» **Data provided**

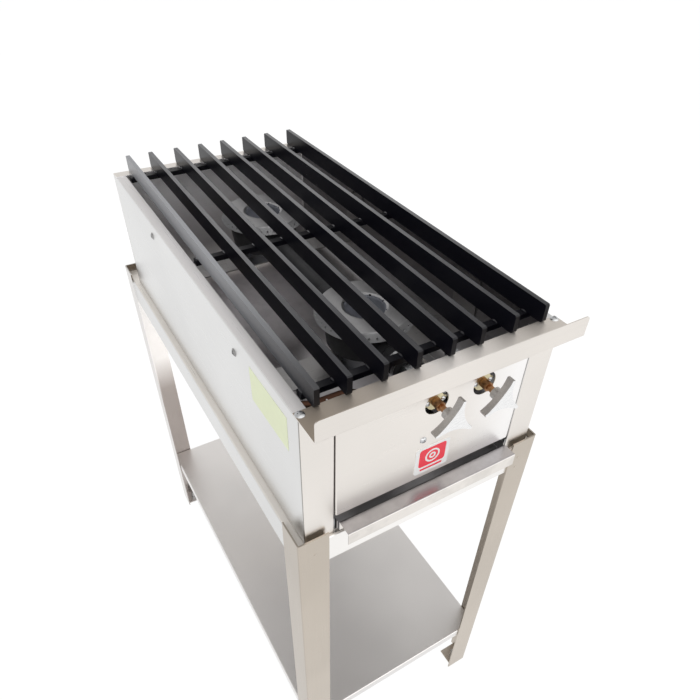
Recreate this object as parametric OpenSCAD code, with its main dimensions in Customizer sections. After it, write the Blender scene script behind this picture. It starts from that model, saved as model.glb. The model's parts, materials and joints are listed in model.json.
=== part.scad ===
// Two-burner gas stove on a tall angle stand, one burner behind the other.
// X is to the right seen from the front, Y runs to the back, Z is up, millimetres.
// Inside the modules Y = 0 is the front face of the body; placed() moves the
// stove so that the origin is in the middle of its footprint, on the floor.

/* [Body] */
// Width of the burner box
body_w = 350; // [340:5:380]
// Depth of the burner box
body_d = 680; // [670:5:700]
// Height of the burner box
body_h = 204; // [200:2:230]
// Thickness of the folded sheet
sheet_t = 1.2; // [0.8:0.1:1.6]
// Inner radius of the folds in the sheet
fold_r = 1.0; // [0.6:0.2:2]
// Width of the flange folded in along the top of each side
side_flange = 15.5; // [14:0.5:24]
// Width of the front strip folded from each side
front_strip = 40; // [36:1:44]
// Depth of the edge folded back from each front strip
strip_return = 14; // [10:1:18]
// Width of the flange folded forward along the top of the back
back_flange = 20; // [14:1:26]
// Width of the gap between the front panel and each strip
panel_gap = 1.4; // [1:0.2:4]
// Depth of the edges folded back round the front panel
panel_return = 10; // [8:1:14]

/* [Front ledge] */
// Height of the lip turned up at the front
lip_h = 28.5; // [20:0.5:36]
// How far the lip stands in front of the body
ledge_front = 34; // [28:1:40]
// How far the ledge reaches back over the body
ledge_back = 13; // [11:1:18]
// Radius at the top corners of the lip
lip_corner = 5; // [2:0.5:8]
// Distance of the ledge screws from the side of the body
ledge_screw_inset = 5.5; // [5:0.5:9]
// Distance of the ledge screws behind the front of the body
ledge_screw_y = 8; // [7:0.5:9]

/* [Stand] */
// Height of the rails' top, on which the body stands
rail_top = 692; // [640:2:760]
// How far a leg rises above the rails
leg_over = 12; // [6:1:20]
// Width of each flange of the leg angle
leg_w = 42; // [36:1:50]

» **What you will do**
Emit the full listing verbatim.

» **Solution to this task**
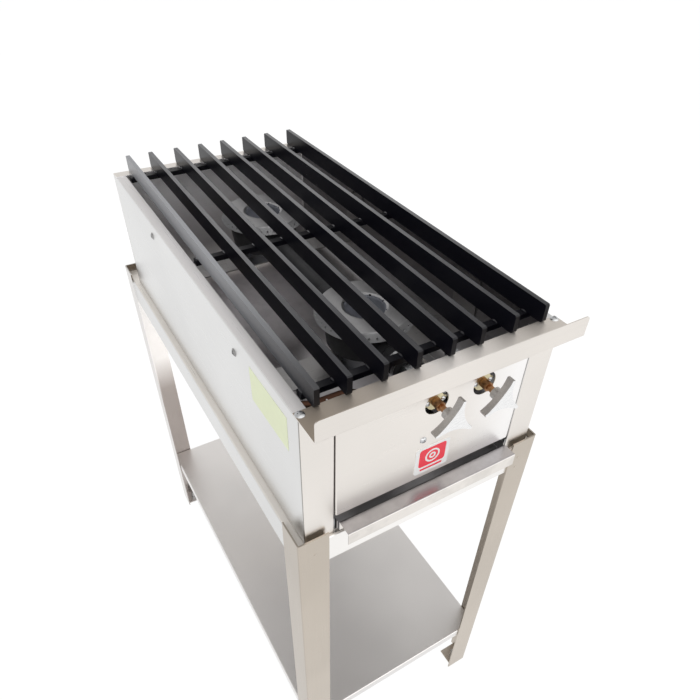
Recreate this object as parametric OpenSCAD code, with its main dimensions in Customizer sections. After it, write the Blender scene script behind this picture. It starts from that model, saved as model.glb. The model's parts, materials and joints are listed in model.json.
=== part.scad ===
// Two-burner gas stove on a tall angle stand, one burner behind the other.
// X is to the right seen from the front, Y runs to the back, Z is up, millimetres.
// Inside the modules Y = 0 is the front face of the body; placed() moves the
// stove so that the origin is in the middle of its footprint, on the floor.

/* [Body] */
// Width of the burner box
body_w = 350; // [340:5:380]
// Depth of the burner box
body_d = 680; // [670:5:700]
// Height of the burner box
body_h = 204; // [200:2:230]
// Thickness of the folded sheet
sheet_t = 1.2; // [0.8:0.1:1.6]
// Inner radius of the folds in the sheet
fold_r = 1.0; // [0.6:0.2:2]
// Width of the flange folded in along the top of each side
side_flange = 15.5; // [14:0.5:24]
// Width of the front strip folded from each side
front_strip = 40; // [36:1:44]
// Depth of the edge folded back from each front strip
strip_return = 14; // [10:1:18]
// Width of the flange folded forward along the top of the back
back_flange = 20; // [14:1:26]
// Width of the gap between the front panel and each strip
panel_gap = 1.4; // [1:0.2:4]
// Depth of the edges folded back round the front panel
panel_return = 10; // [8:1:14]

/* [Front ledge] */
// Height of the lip turned up at the front
lip_h = 28.5; // [20:0.5:36]
// How far the lip stands in front of the body
ledge_front = 34; // [28:1:40]
// How far the ledge reaches back over the body
ledge_back = 13; // [11:1:18]
// Radius at the top corners of the lip
lip_corner = 5; // [2:0.5:8]
// Distance of the ledge screws from the side of the body
ledge_screw_inset = 5.5; // [5:0.5:9]
// Distance of the ledge screws behind the front of the body
ledge_screw_y = 8; // [7:0.5:9]

/* [Stand] */
// Height of the rails' top, on which the body stands
rail_top = 692; // [640:2:760]
// How far a leg rises above the rails
leg_over = 12; // [6:1:20]
// Width of each flange of the leg angle
leg_w = 42; // [36:1:50]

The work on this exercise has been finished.